The photos of the children in the desert reminded me of 'Oscar and Hoo' - a brilliant book about a small boy and a cloud who find one another there. Like all the best childrens' books it has wonderful lines: 'I give you my cloud's word, I'll never leave you.' What are some of your favourite lines that you've never forgotten? I also love Max in 'Where the Wild Things Are' feeling lonely and wanting 'to be where someone loved him best of all', and the unforgettable sentiment in 'The Little Prince' where he talks about the need to 'prepare your heart' to meet the person you love. The best children's books express very complicated emotions with breathtaking simplicity - we could all learn something from that.
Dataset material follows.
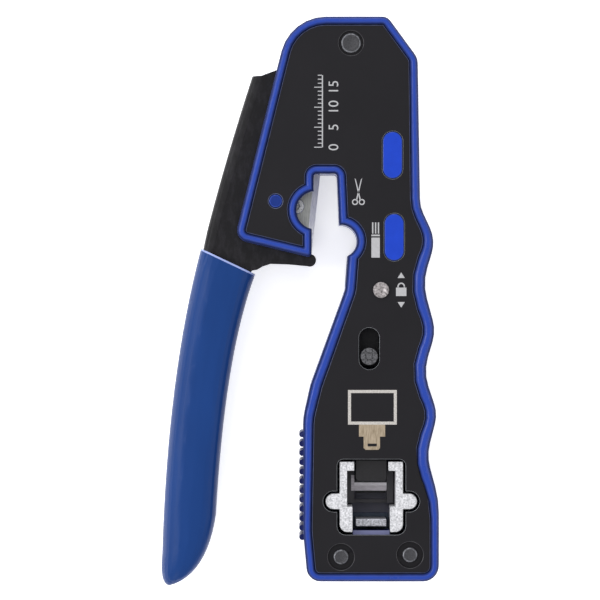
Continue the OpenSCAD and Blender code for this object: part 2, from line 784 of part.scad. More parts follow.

TODAY'S PROMPT: As much as I love boondoggling, procrastination is the writer's worst enemy. Yes, I know cleaning the oven suddenly seems irresistible but keep writing. It's the difference between finishing that first draft of a book or being an also-ran who runs out of steam halfway up the mountain. If you're stuck - or worse, blocked - the best way I've found is to come at your work sideways. Write something else - morning pages, a first person 'talking head' take on your character - write anything, but don't stop moving forward. Try the old trick of leaving your last sentence unfinished so you are forced to pick up the flow the next day. Just like mountains are climbed one step at a time, books are built one word at a time - keep going, you can do it.